Given exercise: Copy every line, exactly and only, from the line containing "supply_lead();" to the line containing "obj.matrix_parent_inverse = Matrix.Identity(4)", both lines included.

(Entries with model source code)
· · ·

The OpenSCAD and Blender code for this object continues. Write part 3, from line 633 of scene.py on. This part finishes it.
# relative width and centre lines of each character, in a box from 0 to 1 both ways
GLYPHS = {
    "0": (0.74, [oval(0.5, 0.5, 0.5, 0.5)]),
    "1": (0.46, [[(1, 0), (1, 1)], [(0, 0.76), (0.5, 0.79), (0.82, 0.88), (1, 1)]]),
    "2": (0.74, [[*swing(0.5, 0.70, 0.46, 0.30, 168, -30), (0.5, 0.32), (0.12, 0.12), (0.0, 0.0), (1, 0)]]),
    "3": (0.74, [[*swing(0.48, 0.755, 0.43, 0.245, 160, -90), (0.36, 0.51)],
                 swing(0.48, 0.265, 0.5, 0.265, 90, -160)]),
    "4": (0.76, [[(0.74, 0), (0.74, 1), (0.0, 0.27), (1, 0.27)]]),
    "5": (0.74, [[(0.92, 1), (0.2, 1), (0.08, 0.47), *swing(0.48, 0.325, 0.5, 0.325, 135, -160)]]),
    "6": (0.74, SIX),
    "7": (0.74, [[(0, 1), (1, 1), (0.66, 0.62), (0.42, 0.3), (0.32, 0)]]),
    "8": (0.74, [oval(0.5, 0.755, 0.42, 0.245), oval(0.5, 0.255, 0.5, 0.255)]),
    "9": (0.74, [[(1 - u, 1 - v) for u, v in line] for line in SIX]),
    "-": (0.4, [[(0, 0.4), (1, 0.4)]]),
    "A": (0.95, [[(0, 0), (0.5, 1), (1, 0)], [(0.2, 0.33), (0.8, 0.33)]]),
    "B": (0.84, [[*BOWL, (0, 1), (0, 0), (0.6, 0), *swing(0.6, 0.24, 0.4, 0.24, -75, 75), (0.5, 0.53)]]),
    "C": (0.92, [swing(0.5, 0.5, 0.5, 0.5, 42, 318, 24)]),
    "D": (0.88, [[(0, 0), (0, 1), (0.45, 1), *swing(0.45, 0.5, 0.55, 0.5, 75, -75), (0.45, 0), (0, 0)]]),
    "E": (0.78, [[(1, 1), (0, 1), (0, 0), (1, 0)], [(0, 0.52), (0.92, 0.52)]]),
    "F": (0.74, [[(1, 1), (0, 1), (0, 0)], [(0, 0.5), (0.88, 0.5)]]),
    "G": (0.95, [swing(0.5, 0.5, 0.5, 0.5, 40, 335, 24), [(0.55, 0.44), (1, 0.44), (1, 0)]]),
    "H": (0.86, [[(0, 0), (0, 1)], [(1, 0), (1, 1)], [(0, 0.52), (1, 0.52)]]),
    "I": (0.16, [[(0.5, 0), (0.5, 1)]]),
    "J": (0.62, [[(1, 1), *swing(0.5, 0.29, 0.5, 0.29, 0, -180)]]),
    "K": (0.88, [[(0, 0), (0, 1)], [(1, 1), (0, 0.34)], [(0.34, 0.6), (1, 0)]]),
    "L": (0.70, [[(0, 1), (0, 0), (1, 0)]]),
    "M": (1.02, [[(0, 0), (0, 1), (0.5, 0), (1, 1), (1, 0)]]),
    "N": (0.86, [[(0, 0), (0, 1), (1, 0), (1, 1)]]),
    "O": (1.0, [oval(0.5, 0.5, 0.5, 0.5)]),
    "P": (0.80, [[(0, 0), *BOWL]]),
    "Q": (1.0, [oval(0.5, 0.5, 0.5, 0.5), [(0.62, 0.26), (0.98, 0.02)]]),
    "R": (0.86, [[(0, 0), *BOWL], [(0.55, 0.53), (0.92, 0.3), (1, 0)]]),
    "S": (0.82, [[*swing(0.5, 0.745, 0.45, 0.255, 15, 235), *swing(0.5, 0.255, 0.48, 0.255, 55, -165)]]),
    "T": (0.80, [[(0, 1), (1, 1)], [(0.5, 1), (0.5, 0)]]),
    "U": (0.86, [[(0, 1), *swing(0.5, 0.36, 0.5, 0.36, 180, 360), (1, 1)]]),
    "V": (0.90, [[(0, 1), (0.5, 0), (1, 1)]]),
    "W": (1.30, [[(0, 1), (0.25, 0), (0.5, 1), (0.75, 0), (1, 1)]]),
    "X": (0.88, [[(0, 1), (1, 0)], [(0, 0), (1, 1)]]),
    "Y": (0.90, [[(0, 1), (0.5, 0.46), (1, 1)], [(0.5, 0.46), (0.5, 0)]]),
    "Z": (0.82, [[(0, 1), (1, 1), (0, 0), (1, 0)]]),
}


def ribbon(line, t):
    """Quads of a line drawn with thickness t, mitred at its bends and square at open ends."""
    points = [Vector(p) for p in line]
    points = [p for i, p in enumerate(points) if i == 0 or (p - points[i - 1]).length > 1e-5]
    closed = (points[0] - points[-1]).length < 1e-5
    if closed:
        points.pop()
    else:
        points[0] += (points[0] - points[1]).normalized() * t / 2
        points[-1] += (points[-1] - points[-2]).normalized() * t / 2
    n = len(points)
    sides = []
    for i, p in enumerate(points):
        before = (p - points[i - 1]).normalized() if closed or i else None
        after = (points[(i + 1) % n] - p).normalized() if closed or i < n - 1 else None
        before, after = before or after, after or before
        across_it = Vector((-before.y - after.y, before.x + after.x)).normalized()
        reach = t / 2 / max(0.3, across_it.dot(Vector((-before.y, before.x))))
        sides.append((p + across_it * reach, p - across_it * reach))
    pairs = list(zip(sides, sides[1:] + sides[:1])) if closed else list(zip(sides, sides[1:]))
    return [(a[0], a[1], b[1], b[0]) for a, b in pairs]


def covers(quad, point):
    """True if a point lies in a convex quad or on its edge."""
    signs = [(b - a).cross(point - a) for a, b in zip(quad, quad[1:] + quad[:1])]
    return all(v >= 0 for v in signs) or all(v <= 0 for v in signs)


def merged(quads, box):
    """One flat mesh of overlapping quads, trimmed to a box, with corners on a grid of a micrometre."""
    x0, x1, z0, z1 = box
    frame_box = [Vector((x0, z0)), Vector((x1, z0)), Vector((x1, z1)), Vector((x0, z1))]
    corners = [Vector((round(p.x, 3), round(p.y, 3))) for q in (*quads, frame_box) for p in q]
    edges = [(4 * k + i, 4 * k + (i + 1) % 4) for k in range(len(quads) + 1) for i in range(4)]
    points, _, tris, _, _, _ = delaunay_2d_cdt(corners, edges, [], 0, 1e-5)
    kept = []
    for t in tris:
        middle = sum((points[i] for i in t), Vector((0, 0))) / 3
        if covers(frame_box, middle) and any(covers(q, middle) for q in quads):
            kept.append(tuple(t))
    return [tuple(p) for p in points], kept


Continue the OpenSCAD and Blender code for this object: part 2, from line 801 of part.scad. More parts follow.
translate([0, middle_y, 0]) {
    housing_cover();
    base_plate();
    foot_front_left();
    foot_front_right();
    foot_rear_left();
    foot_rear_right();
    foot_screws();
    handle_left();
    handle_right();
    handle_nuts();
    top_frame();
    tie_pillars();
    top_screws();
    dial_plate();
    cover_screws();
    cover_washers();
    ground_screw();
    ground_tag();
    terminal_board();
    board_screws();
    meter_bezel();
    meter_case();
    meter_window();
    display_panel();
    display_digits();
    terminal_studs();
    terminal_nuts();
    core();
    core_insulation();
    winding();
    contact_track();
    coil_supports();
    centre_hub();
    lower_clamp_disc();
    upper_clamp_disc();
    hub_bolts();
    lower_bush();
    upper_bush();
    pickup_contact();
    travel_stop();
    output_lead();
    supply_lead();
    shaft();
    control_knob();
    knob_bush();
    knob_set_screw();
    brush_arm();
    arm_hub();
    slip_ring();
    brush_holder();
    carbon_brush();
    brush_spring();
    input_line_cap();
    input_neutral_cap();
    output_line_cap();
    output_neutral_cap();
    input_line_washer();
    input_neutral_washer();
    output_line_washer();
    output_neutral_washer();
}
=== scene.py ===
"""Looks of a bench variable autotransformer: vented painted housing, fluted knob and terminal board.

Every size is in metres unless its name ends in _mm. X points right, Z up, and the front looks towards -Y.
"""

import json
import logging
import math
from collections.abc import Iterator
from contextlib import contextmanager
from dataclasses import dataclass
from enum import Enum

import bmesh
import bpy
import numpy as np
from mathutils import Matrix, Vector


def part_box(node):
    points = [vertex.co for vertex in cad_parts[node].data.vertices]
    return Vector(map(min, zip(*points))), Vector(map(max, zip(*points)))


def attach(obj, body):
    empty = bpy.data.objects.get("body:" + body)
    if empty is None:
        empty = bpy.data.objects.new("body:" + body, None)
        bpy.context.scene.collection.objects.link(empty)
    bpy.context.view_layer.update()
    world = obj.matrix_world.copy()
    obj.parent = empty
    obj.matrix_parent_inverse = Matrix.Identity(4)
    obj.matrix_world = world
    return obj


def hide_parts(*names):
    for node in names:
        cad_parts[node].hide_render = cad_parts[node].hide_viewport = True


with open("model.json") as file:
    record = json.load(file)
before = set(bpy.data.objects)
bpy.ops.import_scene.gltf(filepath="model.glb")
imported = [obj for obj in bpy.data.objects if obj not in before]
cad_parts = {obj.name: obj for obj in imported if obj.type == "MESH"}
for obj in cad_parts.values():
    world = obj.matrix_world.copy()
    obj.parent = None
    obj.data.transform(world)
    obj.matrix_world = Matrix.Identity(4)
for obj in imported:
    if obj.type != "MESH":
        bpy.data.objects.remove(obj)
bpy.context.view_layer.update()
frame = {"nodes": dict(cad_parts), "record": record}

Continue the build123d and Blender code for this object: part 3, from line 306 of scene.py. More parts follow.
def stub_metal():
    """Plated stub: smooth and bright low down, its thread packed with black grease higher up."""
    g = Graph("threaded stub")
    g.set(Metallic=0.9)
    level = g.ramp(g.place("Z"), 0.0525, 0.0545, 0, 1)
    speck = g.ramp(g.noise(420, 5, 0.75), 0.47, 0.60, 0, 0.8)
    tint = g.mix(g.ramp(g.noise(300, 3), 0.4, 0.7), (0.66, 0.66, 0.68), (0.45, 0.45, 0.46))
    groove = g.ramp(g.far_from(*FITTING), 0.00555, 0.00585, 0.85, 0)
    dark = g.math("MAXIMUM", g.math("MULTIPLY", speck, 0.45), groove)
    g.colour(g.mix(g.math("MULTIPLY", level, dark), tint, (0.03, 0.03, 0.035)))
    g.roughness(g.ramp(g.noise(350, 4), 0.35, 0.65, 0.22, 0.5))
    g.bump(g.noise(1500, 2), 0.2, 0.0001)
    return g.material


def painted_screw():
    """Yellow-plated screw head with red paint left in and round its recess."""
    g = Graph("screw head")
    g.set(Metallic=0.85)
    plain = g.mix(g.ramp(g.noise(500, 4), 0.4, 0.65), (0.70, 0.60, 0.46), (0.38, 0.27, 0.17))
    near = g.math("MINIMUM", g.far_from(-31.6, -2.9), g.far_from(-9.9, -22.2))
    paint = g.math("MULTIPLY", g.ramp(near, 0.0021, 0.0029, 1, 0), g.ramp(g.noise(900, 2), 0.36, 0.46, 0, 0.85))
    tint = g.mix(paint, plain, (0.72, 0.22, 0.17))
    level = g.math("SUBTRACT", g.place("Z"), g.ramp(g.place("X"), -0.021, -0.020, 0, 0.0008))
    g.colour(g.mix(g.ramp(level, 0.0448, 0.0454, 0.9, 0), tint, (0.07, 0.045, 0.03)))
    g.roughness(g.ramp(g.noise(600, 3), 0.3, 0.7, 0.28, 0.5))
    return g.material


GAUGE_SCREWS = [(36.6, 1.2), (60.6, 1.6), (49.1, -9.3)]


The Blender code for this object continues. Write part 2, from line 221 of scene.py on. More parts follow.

· · ·

Answer for the task:
    supply_lead();
    shaft();
    control_knob();
    knob_bush();
    knob_set_screw();
    brush_arm();
    arm_hub();
    slip_ring();
    brush_holder();
    carbon_brush();
    brush_spring();
    input_line_cap();
    input_neutral_cap();
    output_line_cap();
    output_neutral_cap();
    input_line_washer();
    input_neutral_washer();
    output_line_washer();
    output_neutral_washer();
}
=== scene.py ===
"""Looks of a bench variable autotransformer: vented painted housing, fluted knob and terminal board.

Every size is in metres unless its name ends in _mm. X points right, Z up, and the front looks towards -Y.
"""

import json
import logging
import math
from collections.abc import Iterator
from contextlib import contextmanager
from dataclasses import dataclass
from enum import Enum

import bmesh
import bpy
import numpy as np
from mathutils import Matrix, Vector


def part_box(node):
    points = [vertex.co for vertex in cad_parts[node].data.vertices]
    return Vector(map(min, zip(*points))), Vector(map(max, zip(*points)))


def attach(obj, body):
    empty = bpy.data.objects.get("body:" + body)
    if empty is None:
        empty = bpy.data.objects.new("body:" + body, None)
        bpy.context.scene.collection.objects.link(empty)
    bpy.context.view_layer.update()
    world = obj.matrix_world.copy()
    obj.parent = empty
    obj.matrix_parent_inverse = Matrix.Identity(4)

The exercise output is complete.